Actually, the idea has potential — take all the sweetness and charm of "Roger Rabbit" and puncture it in the manner of a Mad Magazine movie parody. But what Bakshi has come up with is merely a one-joke movie — and it's a dirty joke. In a perversion of "Pino-cchio's" desire to become a real boy, Holli is obsessed with becoming a real, human woman. But the only way she can is if a real man has sex with her cartoon self.

So, the first half of the film has Holli seducing the detective and then the earthly cartoonist who takes credit for "Cool World" (Gabriel Byrne). After achieving her goal, Holli spends the second half of the film as a live-action character, trying to release a spike that rests on top of a Las Vegas casino. If she does, she'll remain human, though releasing the spike will somehow wreck the universe. (When the spike is removed, hundreds of evil doodles are released.)

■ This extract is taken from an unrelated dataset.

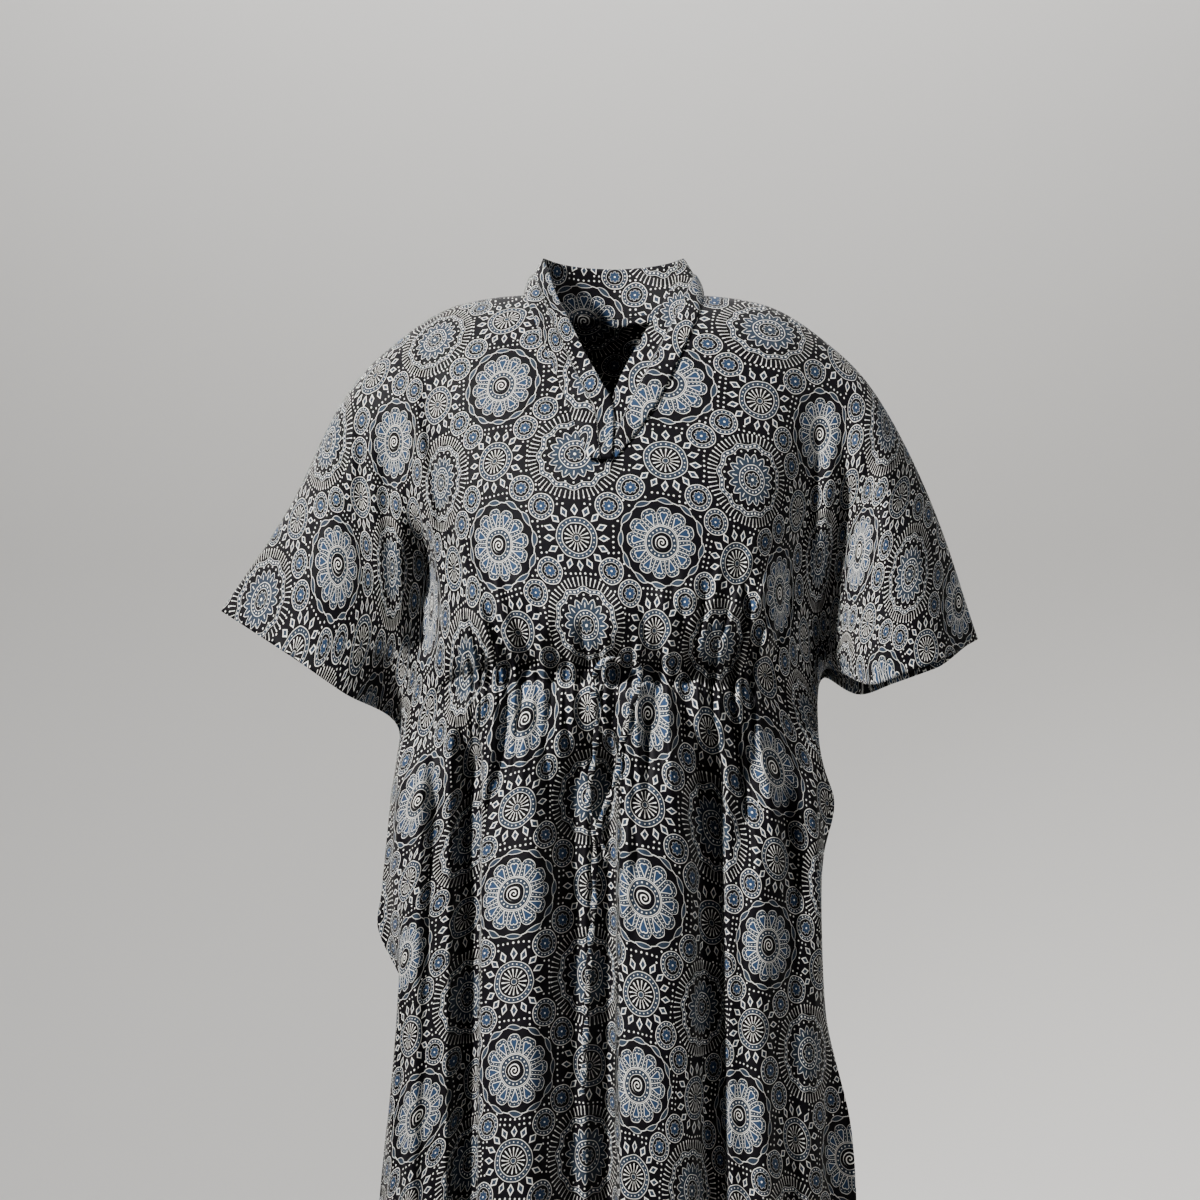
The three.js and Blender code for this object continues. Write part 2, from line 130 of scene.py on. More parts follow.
# The outer edge on each side: sleeve hem, underarm, side seam, then the open slit.
# Columns: down the cloth, x, z, how far it hangs behind the middle, how far each layer stands off it.
LEFT_EDGE = [
    (0, -377, -296, 4, 9),
    (97, -306, -337, 0, 54),
    (172, -254, -373, -2, 52),
    (240, -207, -407, 4, SEAMED),
    (314, -213, -475, 4, SEAMED),
    (418, -222, -570, -3, SEAMED),
    (454, -225, -603, -4, SEAMED),
    (519, -199, -662, 0, SEAMED),
    (560, -200, -700, 2, 2),
    (668, -216, -798, 2, 12),
    (834, -230, -950, -2, 14),
    (1042, -246, -1140, 2, 15),
    (1250, -262, -1330, 4, 16),
]
RIGHT_EDGE = [
    (0, 354, -323, 0, 9),
    (63, 316, -340, -6, 46),
    (124, 278, -354, -10, 56),
    (178, 244, -365, -8, 50),
    (240, 205, -353, 2, SEAMED),
    (324, 200, -432, 2, SEAMED),
    (373, 215, -480, -2, SEAMED),
    (427, 205, -532, 1, SEAMED),
    (525, 200, -627, 2, SEAMED),
    (600, 209, -700, 0, 2),
    (700, 231, -797, -3, 10),
    (860, 238, -950, -2, 13),
    (1054, 250, -1140, 2, 15),
    (1250, 262, -1330, -2, 16),
]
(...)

"Cool World" is filled with plenty of action, but sometimes there's so much going on that it makes the screen seem cluttered. Worse, the film has none of the artistic dimension of "Roger Rabbit," so the actions of live and cartoon players often don't match.

There are some funny bits, especially at the end when Byrne becomes a spoof of Superman, with a voice that sounds like Dudley Doright from the "Rocky and Bullwinkle" cartoons. But by then, it's too little too late.

Most of "Cool World" is merely depressing. And much of what's going on here seems more angry and nasty than inspired or funny.

Parents may be distressed that "Cool World" is rated PG-13. With its excessive violence, sex, vulgarity and profanity, this isn't a film I'd recommend to any children — even those over 13.